Plasma Kristall laboratories on the ISS over the last 11 years. Russian cosmonaut Sergei Krikalev (left inset) performed experiments with PKE-Nefedov Lab in 2001 and 2005, ESA astronaut Thomas Reiter (right inset) worked with PK-3 Plus Lab during his stay in 2006.
Qualitative properties of many generic processes have no critical dependence on the particular form of the interparticle interaction. However, there are very interesting new effects that occur when the interaction becomes anisotropic or/and multiscale. Hence, to “design“ particle systems with prescribed interactions is considered the “ultimate advance“ – and with complex plasmas it can be done. Preliminary experiments to test the feasibility (in one dimension so far) have already been successfully conducted, which will lead to the next big step of research on the ISS. In a current pre-development phase we are developing a plasma laboratory (“PlasmaLab”) that can tune the interaction potential in all three dimensions.

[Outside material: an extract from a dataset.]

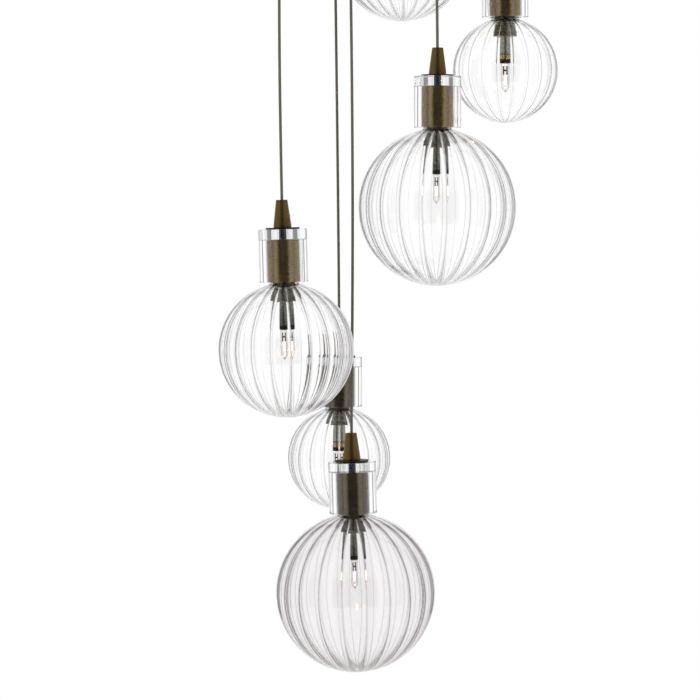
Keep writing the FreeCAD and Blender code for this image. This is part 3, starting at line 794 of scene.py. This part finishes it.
def dome(radius, waist):
    """Points down a half round end, from just under its waist to its pole."""
    steps = 12
    points = []
    for n in range(1, steps):
        angle = math.pi / 2 * n / steps
        points.append((radius * math.cos(angle), waist - radius * math.sin(angle)))
    return points + [(0.0, waist - radius)]


def pressed_base(top):
    """The flat pressed end of the envelope, with rounded edges."""
    edit = bmesh.new()
    bmesh.ops.create_cube(edit, size=1.0)
    for vertex in edit.verts:
        vertex.co.x *= BASE_WIDTH * MM
        vertex.co.y *= BASE_THICKNESS * MM
        vertex.co.z = (vertex.co.z * BASE_HEIGHT + top + BASE_HEIGHT / 2) * MM
    bmesh.ops.bevel(edit, geom=edit.edges[:], offset=BASE_BEVEL * MM, segments=3, profile=0.5,
                    affect="EDGES")
    mesh = bpy.data.meshes.new("bulb_base")
    edit.to_mesh(mesh)
    edit.free()
    mesh.polygons.foreach_set("use_smooth", [True] * len(mesh.polygons))
    return mesh


def tube_along(points, radius, sides):
    """A tube in metres along points in millimetres, closed at both ends: its vertices and faces."""
    vertices = []
    side_axis = None
    for n, point in enumerate(points):
        ahead = points[min(n + 1, len(points) - 1)]
        behind = points[max(n - 1, 0)]
        along = (ahead - behind).normalized()
        if side_axis is None:
            side_axis = along.orthogonal().normalized()
        side_axis = (side_axis - along * side_axis.dot(along)).normalized()
        other = along.cross(side_axis)
        for angle in even_angles(sides):
            place = point + (side_axis * math.cos(angle) + other * math.sin(angle)) * radius
            vertices.append(tuple(c * MM for c in place))
    faces = ring_faces(len(points), sides)
    last = (len(points) - 1) * sides
    faces.append(tuple(reversed(range(sides))))
    faces.append(tuple(range(last, last + sides)))
    return vertices, faces


def bars_mesh(name, groups):
    """Round bars in one mesh, from groups of bars and their radius; a bar is its ends in millimetres."""
    vertices = []
    faces = []
    for bars, radius in groups:
        for ends in bars:
            new_vertices, new_faces = tube_along([Vector(end) for end in ends], radius, 12)
            faces += [tuple(v + len(vertices) for v in face) for face in new_faces]
            vertices += new_vertices
    mesh = mesh_from(name, vertices, faces)
    mesh.set_sharp_from_angle(angle=math.radians(40))
    return mesh


def pins_mesh(top):
    """The bulb's two round pins."""
    low = top + BASE_HEIGHT
    pins = [((x, 0.0, low), (x, 0.0, low + PIN_LENGTH)) for x in (-PIN_SPACING / 2, PIN_SPACING / 2)]
    return bars_mesh("bulb_pins", ((pins, PIN_RADIUS),))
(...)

This makes it possible to create and study a wealth of new “anisotropic“ solid and liquid states – with microgravity as the essential element for its success.
In this lecture I will review the whole period of complex plasma research on the ISS, presenting different examples of experiments carried out under microgravity, and making the special emphasis on a wonderful complementarity of such research to ground-based experiments.